NA.home通信 377号
22.feb.2014

 札幌の大倉山でジャンプ台の上から見た。高所恐怖症の人なら失神する。ここから飛び降りるなんて人間がやることではない。一流選手は130mも飛ぶ。野球ならバックスクリーン直撃だ。
 この競技でレジェンド葛西選手はソチ五輪で銀メダル。たいしたものだ絶賛したい。
 しかしジャンプも半分採点競技、葛西選手は手のひらを広げて飛ぶ。これは減点なのだ。その分距離を飛ばないと負ける。それでもこの形を崩さない。
 
 女子モーグル上村愛子選手、一番速いタイムで滑って4位。なんか変じゃない?
 日本人は体が小さく体重も軽い。軽いとスピードが出ず不利である。女子では難しいカービングという技を上村選手は取得した。スキーのテールをズラさず、跳ぶようにターンすることでタイムを稼ぐ。悪雪に強く、難コースにも対応でき黄金期を築いた。
 その後あまり勝てなくなったが、私も他人事なので注目することもなく、この五輪で久々に彼女の滑りをテレビで見た。まさしく全盛期の滑りである。ところが点が低い。
 「これで25点出てたじゃん」なんで?。あとで聞いたら、頭の上下動が減点になるのだって。そんなルールあったの?ターンで跳んでるのだから動くに決まっている。上村潰しのルール変更だ。彼女の涙の意味がようやくわかった。
 
 ジャンプの話に戻る。昨シーズンは助走位置を自分で下げても加点された。今シーズンからヒルサイズの95%飛ばないと加点されなくなった。

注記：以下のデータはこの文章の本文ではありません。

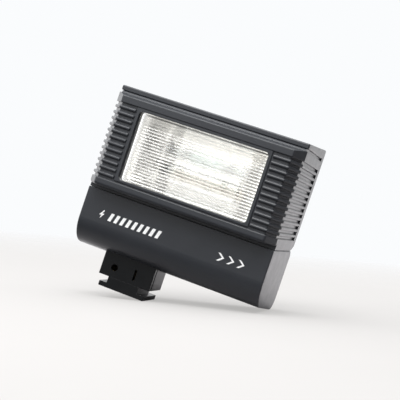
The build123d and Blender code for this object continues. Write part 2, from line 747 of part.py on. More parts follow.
def make_resistors():
    group = Part()
    for y in (8.0, 11.0, 14.0):
        group += fillet(rod_x(-10.0, -5.6, y, board_top + 1.5, 1.1).edges(), 0.4)
    return group


def make_diode():
    return fillet(rod_y(12.0, 6.0, 10.6, board_top + 1.7, 1.3).edges(), 0.3)


def make_lead_wires():
    """Three leads that rise from the battery bay through the wire passage."""
    leads = Part()
    for index, y in enumerate((13.5, 16.5, 19.5)):
        low_z, high_z = -13 + 2 * index, 9.0
        leads += wire([(-28.4, y, low_z), (-31.0, y, low_z), (-31.0, y, high_z), (-29.0, y, high_z)], 0.5)
    return leads


def make_tube_leads():
    leads = Part()
    for side in (-1, 1):
        x = side * 24.0
        points = [(side * 20.65, tube_y, window_z), (x, tube_y, window_z), (x, tube_y, board_top + 0.03)]
        leads += wire(points, 0.4)
    return leads


# ---- Rear controls ----
control_board_y = 31.0


def make_control_board():
    return block(-24.0, 24.0, control_board_y - 1.2, control_board_y, control_z - 6.8, control_z + 5.6)


def make_switch_body():
    body = block(switch_x - 5.5, switch_x + 5.5, control_board_y + 0.02, 35.9,
                 control_z - 2.6, control_z + 2.6)
    return body - block(switch_x - 3.8, switch_x + 3.8, 34.0, 37,
                        control_z - stem_slot_half_height, control_z + stem_slot_half_height)


def make_switch_knob():
    """Shown at OFF, at the left end of its travel as seen from the front."""
    x = switch_x - switch_travel / 2
    cap = block(x - 3.9, x + 3.9, cover_back - 0.85, cover_back + 0.75, control_z - 2.5, control_z + 2.5)
    cap = fillet(cap.edges().filter_by(Axis.Y), 0.6)
    for index in range(-2, 3):
        cap -= block(x + 1.2 * index - 0.25, x + 1.2 * index + 0.25, cover_back + 0.35, cover_back + 2,
                     control_z - 3, control_z + 3)
    stem = block(x - 1.5, x + 1.5, 34.4, cover_back - 0.8, control_z - 1.15, control_z + 1.15)
    return cap + stem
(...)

 飛びすぎて着地の乱れる高梨沙羅選手潰しの変更と思われるが、それでもW杯で勝ち続けた。たいした17歳だ。はじめて感じたプレッシャーでメダルを逃したがそれがなんだ。ショーン・ホワイトだってメダルを逃がすのがオリンピックなのだ。
 度重なるルール変更に負けるな。日本選手たち。そして感動をありがとう。